Louganis had another secret he wanted to be free of as well: six months before the 1988 Olympics he’d tested positive for HIV. He’d kept the diagnosis secret for a simple reason: the Korean authorities wouldn’t have let him in for the Olympics had they known his status. Greg knew this very well. He had wanted to share his Olympic experience with his friend, Ryan White, but White was denied a Korean visa on the grounds that he was HIV positive.
“By 1994 I was still paying cash for all of my meds. I even paid $80,000 out of my own pocket for a hospitalisation bill because I was worried that if my insurance company picked up the bill the tabloids would find out. I needed to tell people so I decided to write a book. A friend of mine introduced me to a writer called Eric Marcus and we started writing together. The first thing Eric asked me was what was going through my head when I hit my head in Seoul; it was my concern for other people; I didn’t want anyone touching my blood. No one was going to get HIV from a chlorinated pool, but I hadn’t told the doctor who sewed up my head about my status. He was the one I felt bad for.”
When Louganis’ HIV status was made public, Dr James Puffer, the US Olympic team physician who treated Louganis in Seoul, announced he had since tested negative for HIV. He also said he did not fault Greg for not revealing his HIV status at the time. Louganis traces his infection to one of two previous long-term relationships: his previous boyfriends Jim and Kevin. Both are now dead.
“My dad always wanted to blame Jim because he didn’t like him, but it could have been either one of them,” Greg tells me. “When word was spreading about a ‘gay cancer’ I thought I was in a stable relationship. I didn’t know I wasn’t. Jim and I ended up being diagnosed around the same time. When I told a friend that my doctor wanted to put me on AZT right away, he started sobbing. A lot of his friends on AZT had wasted away. It was pretty toxic. Nowadays they prescribe it in much lower doses than they did back then.”
Greg’s achievements are made all the more remarkable when one understands the challenges he faced, particularly in 1988. These days however, Greg’s name is being mentioned in the same breath as that of a much younger diver. In May 2008, shortly before the Beijing Olympics, Matthew Mitcham announced he was gay in an interview with Australia’s Sydney Morning Herald. When did Greg first hear about Matthew?
“The first I heard was friends asking me if I’d seen the story,” he answers. “By the time he reached Beijing he was constantly being asked about me and vice versa. It was easy for me: I was at home so I could just not answer the phone. He was at the Olympics. There was no avoiding it. I understand why people make the comparison, but it’s really not fair on either of us. He’s his own person and that’s something I really tried to convey to him when I met him recently. He’s doing great. He’s just got to believe in himself and not worry about the other stuff.”

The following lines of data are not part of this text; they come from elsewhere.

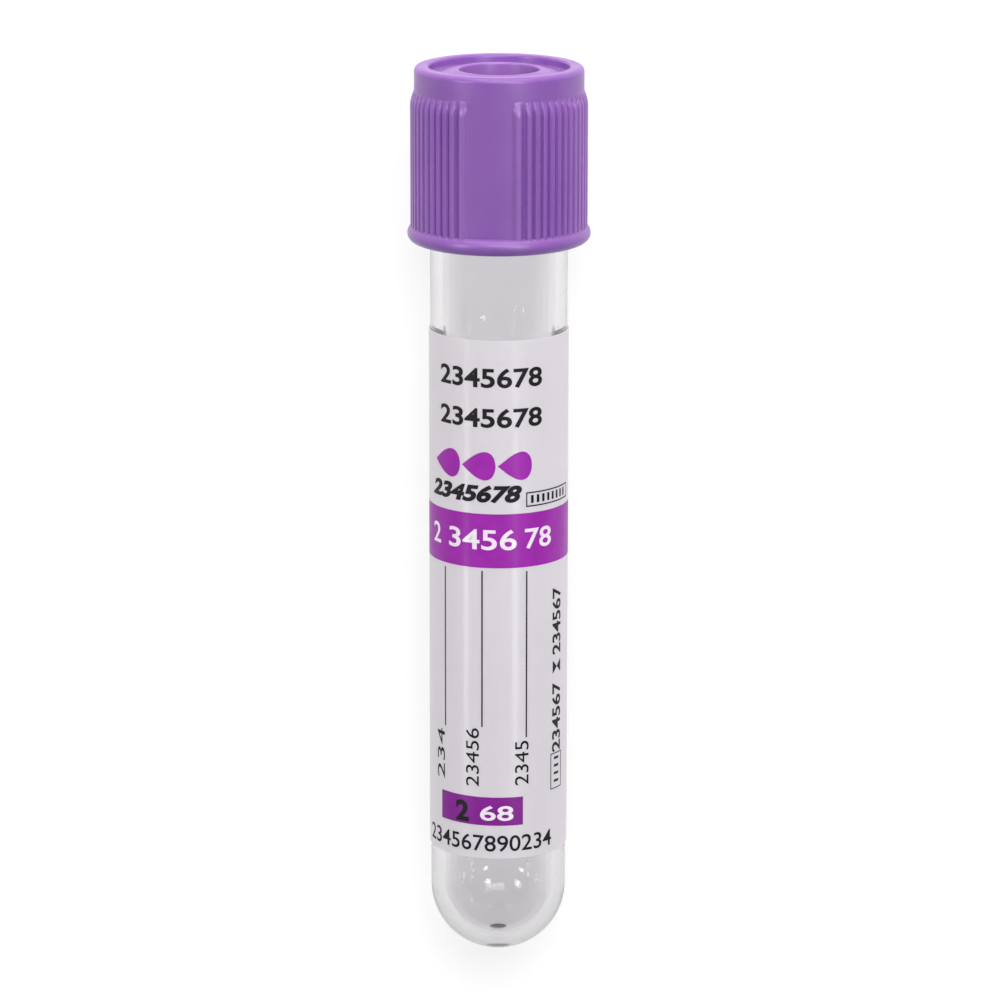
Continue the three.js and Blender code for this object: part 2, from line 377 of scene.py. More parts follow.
# The same plastic at the lip, which the tool leaves finely matt, so it lights up softly.
MATT_LIP = Finish(
    name="matt_lip_pet",
    colour="e4e3e5",
    drift_colour="dbdadc",
    roughness=0.45,
    ior=1.575,
    drift_mm=2.0,
    relief_mm=0.15,
    relief_depth_mm=0.004,
    transmission=0.45,
)

# Film-faced label stock with a semi-gloss varnish: an even pale grey with a paper's cloudy
# look underneath. Its fibres are drawn at 0.25 mm, coarser than real ones, to show at all.
VARNISHED_LABEL = Finish(
    name="varnished_label_stock",
    colour="dbd6e0",
    drift_colour="d9d4dd",
    roughness=0.5,
    ior=1.5,
    drift_mm=9.0,
    gloss_change=0.08,
    relief_mm=0.25,
    relief_depth_mm=0.0012,
    specular=0.35,
    coat=0.23,
    coat_roughness=0.16,
    subsurface=0.6,
    subsurface_mm=0.35,
)


@dataclass(frozen=True)
class InkFinish(Finish):
    """A flexographic ink: a thin, even film with a fine, shallow grain."""

    roughness: float = 0.5
    ior: float = 1.5
    relief_mm: float = 0.12
    relief_depth_mm: float = 0.001
    coat_roughness: float = 0.16


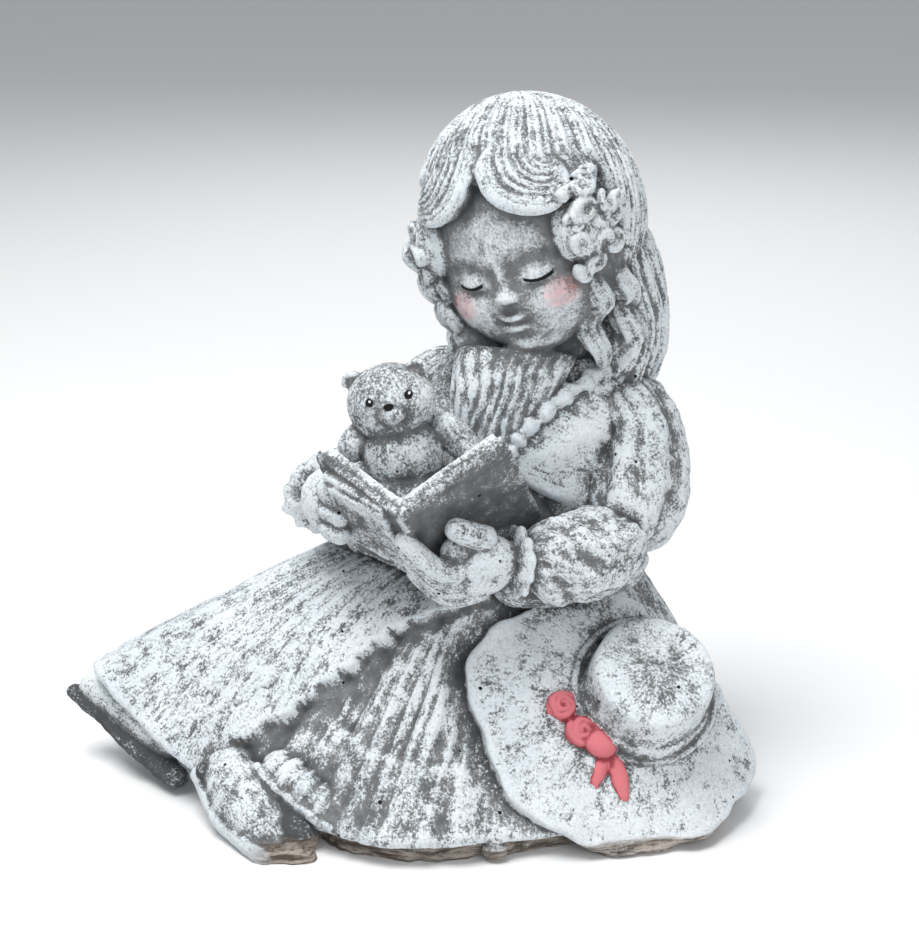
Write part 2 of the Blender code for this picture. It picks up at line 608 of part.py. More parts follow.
def ringlet(clay, points, radius, turns):
    """A corkscrew curl that winds as it hangs along points."""
    steps = round(8 * turns) + 1
    wound = spline(points, np.linspace(0, 1, steps))
    phase = np.linspace(0, 2 * math.pi * turns, steps)
    wound[:, 0] += 0.30 * radius * np.cos(phase)
    wound[:, 1] += 0.30 * radius * np.sin(phase)
    radii = radius * np.interp(np.linspace(0, 1, 9), (0, 0.2, 0.8, 1), (0.6, 0.78, 0.72, 0.4))
    clay.tube(wound, radii, side=(0, 1, 0), flutes=4, depth=0.10, around=14, along=110, twist=3)


def curl(clay, lon, lat, size, aspect, start):
    """A small tuft of a curl that bends round on the hair."""
    middle = on_head(lon, lat, -2.0)
    out = (middle - Vector((0, 0, HAIR_LIFT))).normalized()
    side = out.cross(Vector((0, 0, 1))).normalized()
    up = side.cross(out)
    steps = 11
    points = []
    for k in range(steps):
        t = k / (steps - 1)
        angle = start + 2 * math.pi * 0.85 * aspect * t
        reach = size * (0.95 - 0.5 * t)
        wide, high = reach * aspect * math.cos(angle), reach / aspect * math.sin(angle)
        points.append(middle + side * wide + up * high + out * 1.6 * t)
    thick = [0.28 * size, 0.55 * size, 0.62 * size, 0.34 * size]
    clay.tube(points, thick, flutes=3, depth=0.12, side=tuple(out), place=HEAD, around=10, along=40)


def hair(clay):
    """Parted fringe, curls beside the face, and long wavy hair that hangs behind to the shoulders."""
    strands = 27
    tilt = np.array(Matrix.Rotation(PARTING_LEAN, 3, "X"))

    def cap(u, v):
        turn, rise = 2 * math.pi * u, math.pi * v
        level = np.column_stack([np.sin(rise) * np.cos(turn), np.sin(rise) * np.sin(turn), -np.cos(rise)])
        wander = 0.9 * np.sin(5 * v + 2 * turn) + 0.5 * np.sin(13 * v + 5 * turn)
        swell = 0.010 * np.cos(strands * turn + wander) + 0.010 * np.cos(3 * strands * turn + 2.5 * wander)
        swell = 1 + swell * np.sin(rise)
        points = level @ tilt.T * (53, 47, 57) * swell[:, None]
        behind_face = smooth_step(-points[:, 1], 10, 30) * (1 - smooth_step(points[:, 2], 22, 40))
        points[:, 1] += 12 * behind_face
        points[:, 1] -= 9 * smooth_step(-points[:, 1], 0, 25) * smooth_step(points[:, 2], 18, 34)
        return points + (0, 8, HAIR_LIFT)

    clay.skin(cap, *HAIR_GRID, HEAD)
    clay.ball(on_head(40, 48, -20), (16, 16, 16), HEAD)
    clay.ball((53, 8, 216), (34, 17, 22), around=32, along=20)

    for outer, inner, grooves, lift in (
        (
            ((34, 84), (17, 66), (0, 49), (2, 38), (10, 27), (26, 18), (44, 16), (57, 26), (60, 37)),
            ((150, 84), (88, 75), (68, 64), (56, 54), (51, 48), (50, 44), (53, 42), (56, 43), (58, 44)),
            9,
            -0.5,
        ),
        (
            ((20, 84), (6, 66), (0, 50), (-3, 41), (-9, 31), (-21, 22), (-37, 18), (-52, 20), (-62, 26)),
            ((-120, 84), (-74, 75), (-60, 61), (-57, 48), (-56, 41), (-58, 37), (-60, 35), (-63, 33)),
            8,
            -0.5,
        ),
        (
            ((60, 84), (57, 73), (53, 62), (51, 53), (54, 46), (58, 40), (60, 30), (58, 20)),
            ((170, 84), (118, 72), (100, 60), (92, 50), (88, 42), (86, 34), (84, 26), (82, 18)),
            6,
            -1.8,
        ),
    ):
        swept_lock(clay, outer, inner, grooves, lift)

    def mantle(u, v):
        turn = 2 * math.pi * u
        lon = np.degrees(np.where(turn > math.pi, turn - 2 * math.pi, turn))
        far = smooth_step(np.abs(lon), 105, 175)
        reach = np.where(lon > 0, 57 - 9 * far, 47 + far)
        reach = reach - (reach - 26) * (1 - smooth_step(np.abs(lon), 48, 70))
        outline = [(0, 270), (38, 268), (46, 256), (50, 238), (52, 220), (50, 204), (40, 190), (0, 186)]
        profile = spline(outline, v)
        waves = 2.2 * np.sin(2 * math.pi * 2.3 * v + 2.5 * turn)
        strand = 1.6 * np.cos(34 * turn + waves) + 1.0 * np.cos(91 * turn + 2.3 * waves)
        r = profile[:, 0] / 52 * (reach + strand * smooth_step(v, 0.15, 0.3))
        droop = 5 * np.cos(8 * turn) * smooth_step(v, 0.6, 0.9)
        angle = turn + math.radians(HEAD_TURN)
        return np.column_stack([65 + r * np.sin(angle), 29 - r * np.cos(angle), profile[:, 1] + droop])

    clay.skin(mantle, *HAIR_GRID)
    for lon, lat in ((56, 0), (-58, 4)):
        clay.ball(on_head(lon, lat, -14), (14, 14, 16), HEAD)
    pinned = [on_head(44, 20, 0.5), on_head(53, 22, -1.5), on_head(62, 22, -1.5), on_head(72, 26, 0.5)]
    clay.tube(pinned, [3.8, 2.6, 2.6, 3.8], place=HEAD, around=24, along=40)
    chance = np.random.default_rng(5)
    near_spots = [(57, 13), (49, 5), (60, 4), (69, 12), (50, -4), (59, -6), (46, -13), (55, -16), (70, 1)]
    near_spots += [(66, 22), (76, 8), (58, 21), (66, -8), (52, 12)]
    far_spots = [(-60, 13), (-54, 4), (-64, 3), (-56, -6), (-66, -7), (-52, 12), (-62, -15)]
    for lon, lat in near_spots + far_spots:
        size, aspect, start = chance.uniform(3.2, 5.8), chance.uniform(0.7, 1.4), chance.uniform(0, 6)
        curl(clay, lon + chance.uniform(-2, 2), lat + chance.uniform(-2, 2), size, aspect, start)
    for route, radius, turns in (
        ([(82, -20, 262), (86, -20, 246), (84, -17, 230), (88, -12, 208)], 7.6, 2.2),
        ([(95, -10, 264), (97, -8, 246), (101, -5, 228), (100, -4, 204)], 8.6, 2.6),
        (LEFT_RINGLET, 5.0, 4.0),
        ([(0, 12, 262), (8, 12, 246), (17, 12, 230), (30, 12, 210)], 6.5, 3.5),
    ):
        ringlet(clay, route, radius, turns)


def hat(clay):
    """A soft brim that waves and droops over the skirt, and a low round crown."""
    place = hat_frame()

    def brim(u, v):
        reach = spline(np.array(BRIM_REACH, float)[:, None], u, closed=True)[:, 0]
        reach = reach + 1.3 * np.sin(2 * math.pi * 9 * u) + 0.5 * np.sin(2 * math.pi * 23 * u)
        turn = 2 * math.pi * u
        upper = v < 0.5
        share = np.where(upper, v / 0.46, (1 - v) / 0.46)
        share = np.clip(share, 0, 1)
        r = reach * share
        across, up = r * np.cos(turn), r * np.sin(turn)
        edge = smooth_step(v, 0.46, 0.54)
        backing = 16 + 16 * smooth_step(across, 5, 45)
        low = BRIM_THICKNESS + (backing - BRIM_THICKNESS) * smooth_step(1 - share, 0, 0.10)
        under = np.where(share < 1, ~upper * low, edge * BRIM_THICKNESS)
        lip = 0.8 * np.exp(-(((share - 0.97) / 0.03) ** 2)) * upper
        return np.column_stack([across, up, brim_shape(across, turn, share) - under + lip])

    clay.skin(brim, *BRIM_GRID, place)

    lean = Matrix.Translation((*CROWN_PLACE, 0)) @ Matrix.Rotation(CROWN_LEAN, 4, "X")

    def bowl(u, v):
        turn = 2 * math.pi * u
        profile = spline(
            [
                (0, -12), (CROWN_FOOT * 0.6, -12), (CROWN_FOOT, -10), (CROWN_FOOT, 1), (CROWN_TOP + 2.6, 4),
                (CROWN_TOP + 1.6, CROWN_HEIGHT * 0.45), (CROWN_TOP + 1.2, CROWN_HEIGHT * 0.84),
                (CROWN_TOP, CROWN_HEIGHT * 0.96), (CROWN_TOP - 2.5, CROWN_HEIGHT),
                (CROWN_TOP * 0.5, CROWN_HEIGHT * 1.02), (0, CROWN_HEIGHT * 1.03),
            ],
            v,
        )
        r = np.maximum(profile[:, 0], 0) * (1 + 0.012 * np.sin(3 * turn + 1) + 0.008 * np.sin(7 * turn))
        return np.column_stack([r * np.cos(turn), r * np.sin(turn), profile[:, 1]])

    clay.skin(bowl, *CROWN_GRID, place @ lean)
    ring = np.linspace(0, 2 * math.pi, 41)
    band = [(CROWN_PLACE[0] + 34 * math.cos(a), CROWN_PLACE[1] + 34 * math.sin(a), 0.6) for a in ring]
    clay.tube(band, [1.7] * len(band), place=place, around=8, along=80)
    roses(clay, place)


def roses(clay, place):
    """Two roses and the ends of their ribbon, on the brim beside the crown."""
    for x, y, size, start in ((-38.0, 2.5, 8.2, 0.4), (-30.8, -10.0, 8.6, 2.2)):
        spiral = []
        steps = 21
        for k in range(steps):
            t = k / (steps - 1)
            angle = start + 2 * math.pi * 2.3 * t
            reach = size * (0.72 - 0.62 * t) * (1 + 0.10 * math.sin(3.3 * angle))
            spiral.append((x + reach * math.cos(angle), y + reach * math.sin(angle), 2.0 + 1.8 * t))
        clay.ball((x, y, 0), (size * 0.95, size * 0.9, 3.6), place, 24, 14)
        clay.tube(spiral, [1.9, 2.0, 1.8, 1.3], place=place, around=8, along=64)
    for route, radii, flat in (
        ([(-30, -13, 1.8), (-24, -17, 3.0), (-17, -22, 1.8)], [5.0, 6.4, 5.0], 0.7),
        ([(-28, -8, 1.8), (-21, -13, 3.0), (-15, -19, 1.8)], [3.6, 4.2, 3.4], 0.7),
        ([(-22, -23, 1), (-25, -29, 1), (-30, -37, 0.5)], [2.8, 3.4, 1.4], 0.5),
        ([(-19, -22, 1), (-17, -33, 1), (-16, -45, 0.5)], [3.0, 4.2, 1.5], 0.5),
    ):
        clay.tube(route, radii, flat=flat, place=place)


def finish_of_stone():
    """Whitewashed grey concrete."""
    stone = bpy.data.materials.new("whitewashed_stone")
    stone.use_nodes = True
    shader = stone.node_tree.nodes["Principled BSDF"]
    shader.inputs["Base Color"].default_value = (0.55, 0.58, 0.60, 1)
    shader.inputs["Roughness"].default_value = 0.9
    shader.inputs["Metallic"].default_value = 0.0
    return stone


def evaluated_mesh(obj):
    bpy.context.view_layer.update()
    graph = bpy.context.evaluated_depsgraph_get()
    return bpy.data.meshes.new_from_object(obj.evaluated_get(graph))


def fuse(clay, name):
    """Joins the gathered forms in one skin, softens and thins it, and cuts it flat at the ground."""
    mesh = bpy.data.meshes.new(name)
    clay.mesh.to_mesh(mesh)
    clay.mesh.free()
    mesh.transform(Matrix.Scale(GRAIN, 4))
    statue = bpy.data.objects.new(name, mesh)
    bpy.context.collection.objects.link(statue)
    fused = statue.modifiers.new("fuse", "REMESH")
    fused.mode = "VOXEL"
    fused.voxel_size = CARVING_CELL
    soften = statue.modifiers.new("soften", "SMOOTH")
    soften.iterations = 3
    soften.factor = 0.4
    thin = statue.modifiers.new("thin", "DECIMATE")
    thin.use_collapse_triangulate = True
    thin.ratio = 1.0
    whole = evaluated_mesh(statue)
    whole.calc_loop_triangles()
    thin.ratio = min(1.0, MOST_FACES / len(whole.loop_triangles))
    statue.data = evaluated_mesh(statue)
    statue.modifiers.clear()
    cut_flat(statue.data)
    keep_outer_skin(statue.data)
    points = np.array([v.co for v in statue.data.vertices])
    middle = (points.min(axis=0) + points.max(axis=0)) / 2
    statue.data.transform(Matrix.Translation((-middle[0], -middle[1], 0)))
    statue.data.materials.append(finish_of_stone())
    statue.data.shade_smooth()
    return statue


def keep_outer_skin(mesh):
    """Leaves the largest of the mesh's skins: smaller ones wrap bubbles that the forms closed in."""
    whole = bmesh.new()
    whole.from_mesh(mesh)
    left = set(whole.faces)
    skins = []
    while left:
        start = left.pop()
        skin, edge = [start], [start]
        while edge:
            face = edge.pop()
            for side in face.edges:
                for beside in side.link_faces:
                    if beside in left:
                        left.discard(beside)
                        skin.append(beside)
                        edge.append(beside)
        skins.append(skin)
    skins.sort(key=len)
    for skin in skins[:-1]:
        bmesh.ops.delete(whole, geom=skin, context="FACES")
    whole.to_mesh(mesh)
    whole.free()


def cut_flat(mesh):
    """Takes away what is under the ground and closes the flat underside."""
    solid = bmesh.new()
    solid.from_mesh(mesh)
    cut = bmesh.ops.bisect_plane(
        solid, geom=solid.verts[:] + solid.edges[:] + solid.faces[:], plane_co=(0, 0, 0), plane_no=(0, 0, 1),
        clear_inner=True,
    )
    rim = [e for e in cut["geom_cut"] if isinstance(e, bmesh.types.BMEdge)]
    bmesh.ops.holes_fill(solid, edges=rim)
    bmesh.ops.triangulate(solid, faces=solid.faces)
    solid.to_mesh(mesh)
    solid.free()


def main():
    for obj in list(bpy.data.objects):
        bpy.data.objects.remove(obj)
    clay = Clay()
    dress = (skirt, shoes, trunk, sash, pleats_and_collar)
    held = (near_arm, far_arm, lap_core, book, bear)
    for form in (*dress, *held, face, hair, hat):
        form(clay)
    fuse(clay, "girl_reading_statue")


main()
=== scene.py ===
"""The looks of the whitewashed cast-stone garden statue: a seated girl who reads, with a bear and a hat.

The statue is sculpted again here, finer than in the frame, as one skin that stands for the frame's solid.
Its points are in grains, which are about a millimetre; the frame's box gives their real size and place.
"""

import json
import math

import bmesh
import bpy
import numpy as np
from mathutils import Matrix, Vector
from mathutils.bvhtree import BVHTree

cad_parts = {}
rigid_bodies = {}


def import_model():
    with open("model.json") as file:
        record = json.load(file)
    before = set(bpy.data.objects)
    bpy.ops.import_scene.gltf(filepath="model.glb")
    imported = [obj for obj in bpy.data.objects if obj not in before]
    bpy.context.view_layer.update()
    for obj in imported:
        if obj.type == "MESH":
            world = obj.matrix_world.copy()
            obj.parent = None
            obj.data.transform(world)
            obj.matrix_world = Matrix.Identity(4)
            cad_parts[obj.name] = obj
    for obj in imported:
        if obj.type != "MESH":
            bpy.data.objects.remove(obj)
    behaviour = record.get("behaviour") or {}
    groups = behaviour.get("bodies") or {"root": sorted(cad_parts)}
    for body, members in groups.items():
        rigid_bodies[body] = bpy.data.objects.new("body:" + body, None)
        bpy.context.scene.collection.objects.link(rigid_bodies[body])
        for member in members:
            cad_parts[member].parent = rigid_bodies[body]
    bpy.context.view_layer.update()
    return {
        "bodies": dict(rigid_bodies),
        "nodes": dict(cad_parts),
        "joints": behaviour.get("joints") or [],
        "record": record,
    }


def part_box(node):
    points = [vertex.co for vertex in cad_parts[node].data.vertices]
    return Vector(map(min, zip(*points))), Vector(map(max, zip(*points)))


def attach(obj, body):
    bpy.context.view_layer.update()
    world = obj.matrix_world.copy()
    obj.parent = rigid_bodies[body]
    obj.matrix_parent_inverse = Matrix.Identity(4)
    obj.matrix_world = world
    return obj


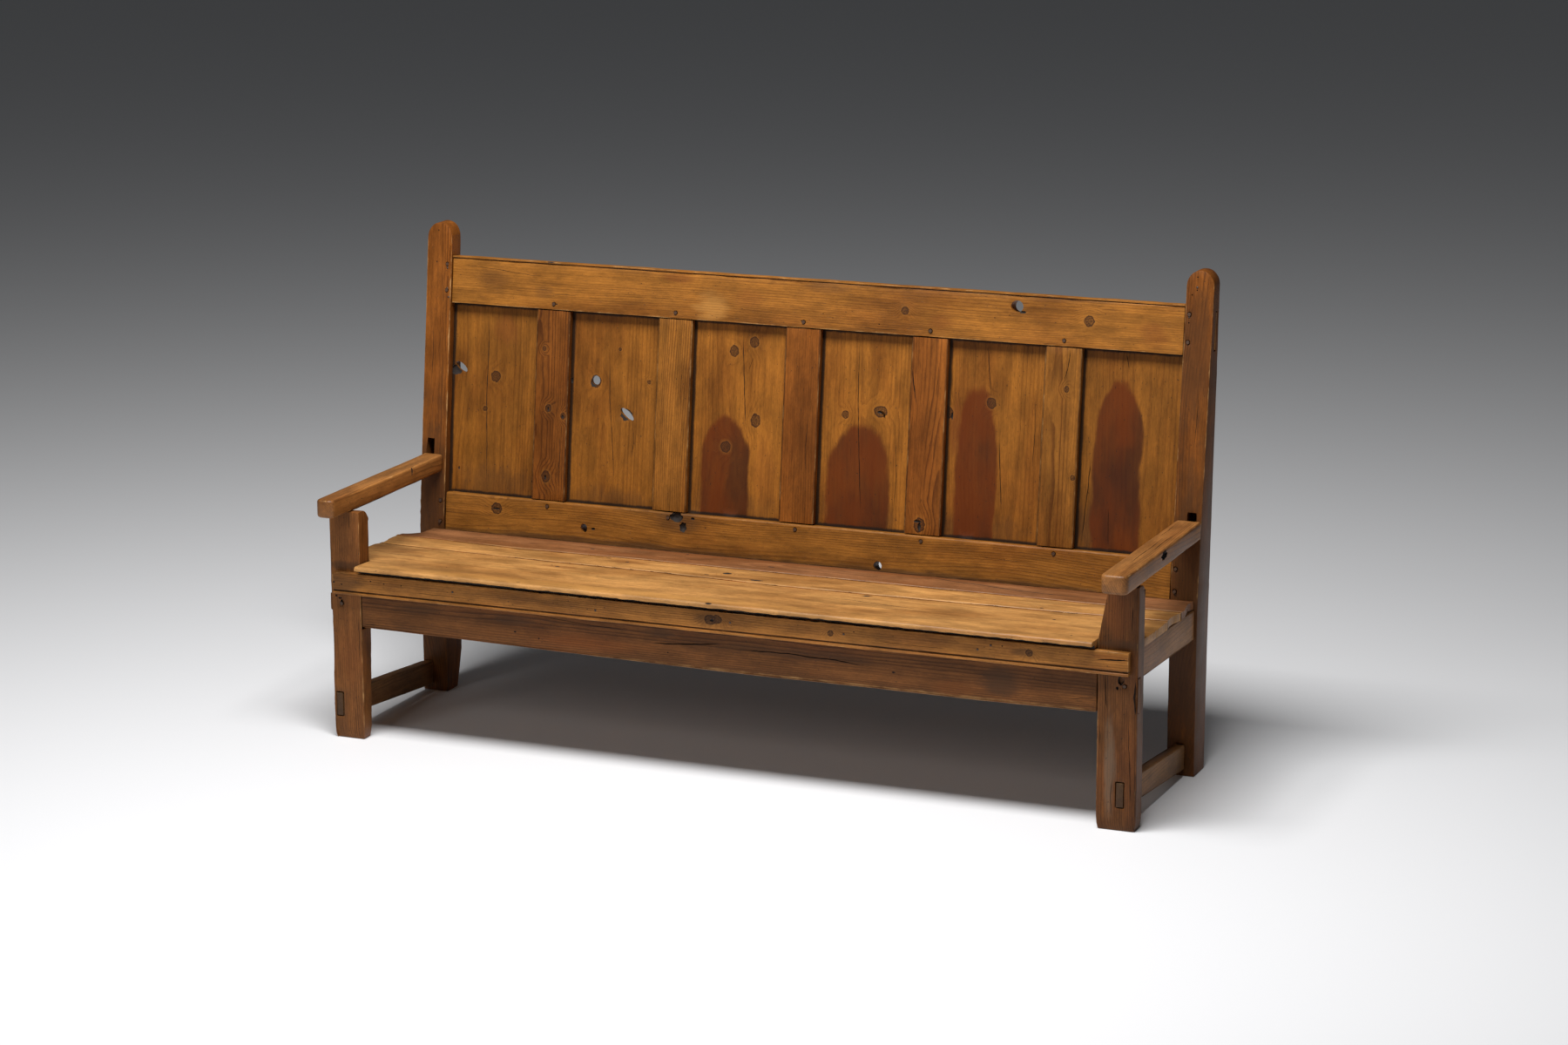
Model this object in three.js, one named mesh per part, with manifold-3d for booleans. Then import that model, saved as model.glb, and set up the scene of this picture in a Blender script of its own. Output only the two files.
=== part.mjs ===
// A pine panel-back settle: a framed back of six panels between two tall posts,
// a seat of three long boards on a pegged frame, and open arms on the front legs.
// Millimetres. X runs along the bench, Y from front to back and Z up.
// While the pieces are drawn, Y is zero at the front faces of the front legs.

import * as THREE from 'three';
import { mergeVertices } from 'three/addons/utils/BufferGeometryUtils.js';
import Module from 'manifold-3d';

const wasm = await Module();
wasm.setup();

// Overall sizes
const benchLength = 1952; // over the outer faces of the front legs
const benchHeight = 1137; // floor to the crown of the posts
const seatHeight = 424; // floor to the top of the seat's front edge
const seatDepth = 440; // front face of the legs to front face of the posts
const seatFall = 16; // how much lower the seat lies at the back
const backLeanDegrees = 6.56;
const jointGap = 0.3; // clearance left at every joint
const overrun = 20; // how far a cut runs past the wood it opens

// Front legs, the right one sawn wider than the left
const legDepth = 48;
const leftLegWidth = 81;
const rightLegWidth = 91;
const leftLegTopWidth = 81;
const rightLegTopWidth = 69;
const leftLegStepDepth = 4; // the left leg is pared back below this step
const leftLegStepHeight = 306;
const leftLegFootDepth = 37; // worn thinner towards the floor
const rightLegFootDepth = 48;
const legCornerRadius = 9;
const legShoulderRadius = 28; // rounded back corner under the arm
const legTenonWidth = 30; // tenon that enters the arm
const legTenonThickness = 12;
const legTenonLength = 24;
const legTenonSetback = 4;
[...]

Like me, Greg watched on television as Matthew won Olympic gold in Beijing’s 10m-platform event. I ask him if his own wins flashed back at that moment?
“It wasn’t a flashback,” he tells me. “I just knew what he was going through. It was unfortunate that NBC’s commentary here in America was so distracting. Matthew was the only openly gay athlete competing in Beijing, but NBC ignored the wider story and referred to Matthew’s partner as his ‘friend.’ I have to admit my appreciation of the moment was overshadowed by my annoyance with what appeared to be censorship by NBC.”